Cos' te ga el CINCIUT?
Capita di essere di pessimo umore, nervosi, scontrosi, rompiscatole, di giorno ma anche di notte quando non si riesce a dormire… a Trieste si dice “Cos’te ga el cinciut?”
Si dà il caso che oggi, nel caldissimo, afoso pomeriggio cittadino stavo proprio per aprire le porte a un formidabile cinciut, ma qualche momento prima di cedere al malumore ho avuto la piacevole sorpresa di trovare sulla mia strada una signora gentilissima. Mi parlava di un certo libro di fiabe e leggende triestine, non scritto in triestino, ma che raccoglie una bella infilata di storie della nostra tradizione.
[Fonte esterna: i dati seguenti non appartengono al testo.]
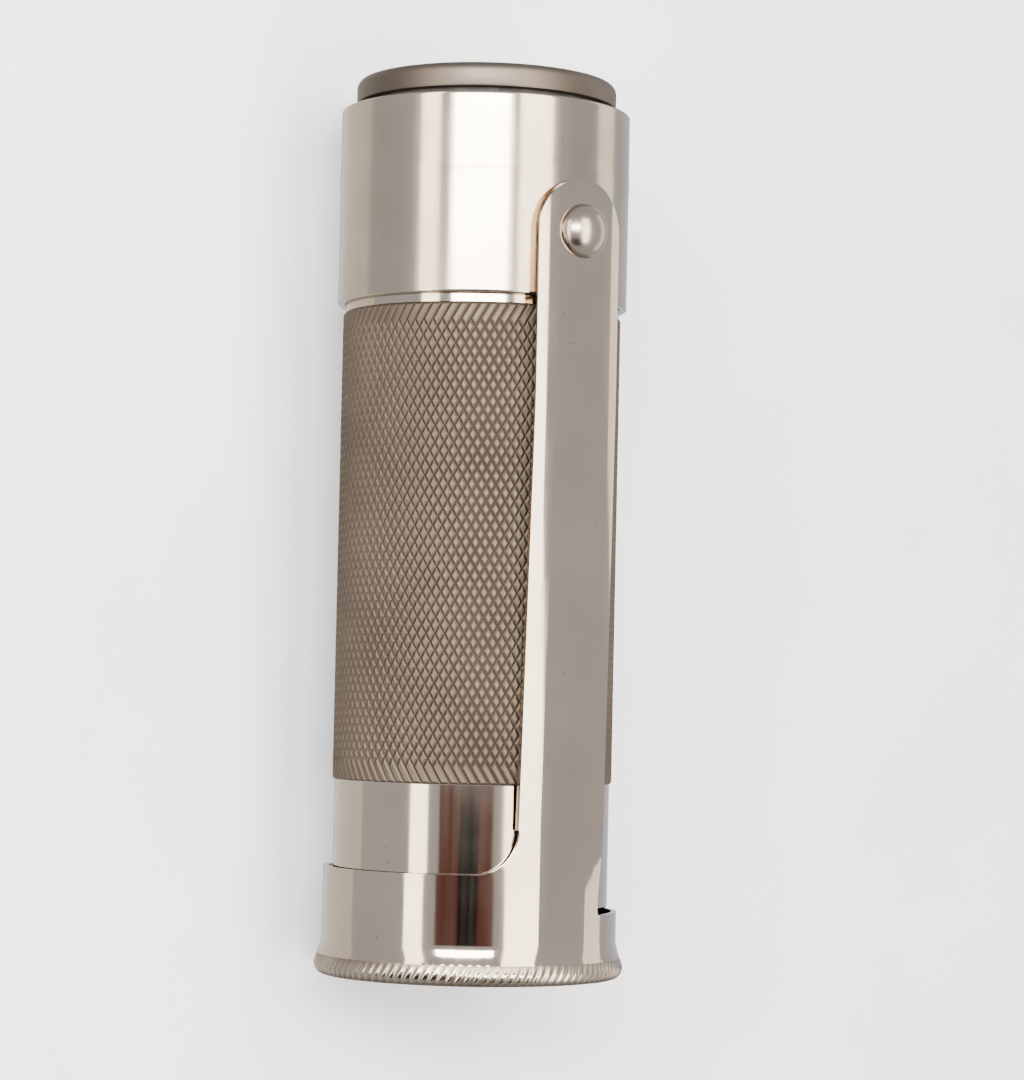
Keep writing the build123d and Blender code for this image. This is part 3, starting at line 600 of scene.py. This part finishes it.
def makeCap():
    c = cap
    half = pi * c["wallOut"]
    webStart = c["lead"] - c["corner"]
    # the flat blank: leading edge, fillet into the arm, the arm's round end, and the trailing edge
    outline = [(-half, c["flare"]), (-half, c["lead"]), (-c["armHalf"] - c["corner"], c["lead"])]
    for step in range(1, 13):
        a = pi / 2 * step / 12
        outline.append((-c["armHalf"] - c["corner"] * (1 - sin(a)), webStart + c["corner"] * cos(a)))
    for step in range(25):
        a = pi * step / 24
        outline.append((-c["armHalf"] * cos(a), c["pivot"] - c["armHalf"] * sin(a)))
    outline += [(c["armHalf"], c["trail"] - 0.25), (c["armHalf"] + 0.25, c["trail"]), (half, c["trail"]),
                (half, c["flare"])]
    bm = bmesh.new()
    bm.faces.new([bm.verts.new((u, s, 0)) for u, s in outline])
    # cuts make it fine enough to bend: columns round the wall and across the arm, rows closer at both ends
    columns = [-half + 2 * half * i / c["columns"] for i in range(1, c["columns"])]
    columns += [-3.2, -2.8, -2.0, -1.2, -0.4, 0.4, 1.2, 2.0, 2.8, 3.2]
    rows = [c["pivot"] - 3.2 + 0.5 * i for i in range(24)] + [18 + 2.0 * i for i in range(15)]
    rows += [c["flare"] - 9 + 0.35 * i for i in range(26)] + [c["trail"]]
    cuts = [(Vector((x, 0, 0)), Vector((1, 0, 0))) for x in columns]
    cuts += [(Vector((0, y, 0)), Vector((0, 1, 0))) for y in rows]
    for point, normal in cuts:
        bmesh.ops.bisect_plane(bm, geom=bm.verts[:] + bm.edges[:] + bm.faces[:], dist=1e-5, plane_co=point,
                               plane_no=normal)
    inner = bm.verts[:]
    made = bmesh.ops.extrude_face_region(bm, geom=bm.faces[:], use_keep_orig=True)["geom"]
    outer = [v for v in made if isinstance(v, bmesh.types.BMVert)]
    # the blank's two ends meet under the tube, and are joined there
    seam = [f for f in bm.faces
            if all(abs(abs(v.co.x) - half) < 1e-4 and v.co.y > c["trail"] - 1e-4 for v in f.verts)]
    bmesh.ops.delete(bm, geom=seam, context="FACES")
    for verts, outside in ((inner, False), (outer, True)):
        for vert in verts:
            vert.co = capPoint(vert.co.x, vert.co.y, outside)
    # flare and rim: a turned ring that swells into a bead, its crown milled with slanting teeth
    ring = [(c["flare"] - c["overlap"], c["wallOut"])]
    crown = c["end"] - c["bead"]
    for step in range(1, 13):
        t = step / 12
        ring.append((c["flare"] + (crown - c["flare"]) * t,
                     c["wallOut"] + (c["rim"] - c["wallOut"]) * (0.35 * t * t * t + 0.65 * t * t * (3 - 2 * t))))
    for step in range(1, 11):
        t = step / 10
        ring.append((crown + c["bead"] * sin(pi / 2 * t), c["rim"] - c["beadDrop"] * (1 - cos(pi / 2 * t))))
    ring += [(c["end"], c["wallIn"] + 0.12), (c["end"] - 0.1, c["wallIn"]),
             (c["flare"] - c["overlap"], c["wallIn"])]
    rim = bmesh.new()
    turned(rim, ring, c["teeth"] * 8)
    for vert in rim.verts:
        offset = vert.co / mm - axisCentre(vert.co.y / mm)
        offset.y = 0
        station = stationOf(vert)
        if offset.length > c["wallOut"] + 0.02 and station > c["flare"] + 0.5:
            angle = atan2(offset.x, offset.z)
            across = (station - crown) / c["bead"]
            wave = 0.5 + 0.5 * cos(c["teeth"] * angle + c["toothLean"] * across)
            bite = max(0, 1 - ((across - 0.15) / 0.85) ** 2)
            radius = offset.length - c["toothDepth"] * wave * sqrt(bite)
            offset = offset.normalized() * radius
            vert.co = place(offset.x, station, offset.z)
    shell = bpy.data.meshes.new("rim")
    rim.to_mesh(shell)
    rim.free()
    bm.from_mesh(shell)
    piece = finishPiece(bm, "capAndArm", "cap", ["cap_arm"], polishedPlate, 40)
    piece.data.materials.append(milledPlate)
    for face in piece.data.polygons:
        if baseY - face.center.y / mm > c["rimStart"] - 0.05:
            face.material_index = 1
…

In poche parole, visto il titolo, l’editore e il contenuto, ho subito telefonato alle due librerie Giunti-Demetra che abbiamo in città e provincia, per sapere se ce l’avevano.
Una cara ragazza ha persino chiesto al magazzino centrale di Firenze, ma non è più disponibile, esaurito. Edito nel 1997 è già un libro introvabile.
Allora me lo son fatta prestare e l’ho letto con bramosia spulciando “questa la so, questa non la so, questa non ce l’ho, questa sì…” e ho fotografato alcune pagine.
Le foto non sono granché però si legge.
Sul mitico Doria (dizionario) trovo che la parola è una “reliquia ladina”, e “cialciut” in friulano, significa incubo notturno. Cialciâ significa “calcare, opprimere”. Tutto torna.
Come vedete l'accento qui non viene messo, io ho scelto di seguire la scuola del Doria che scrive il triestino più puro.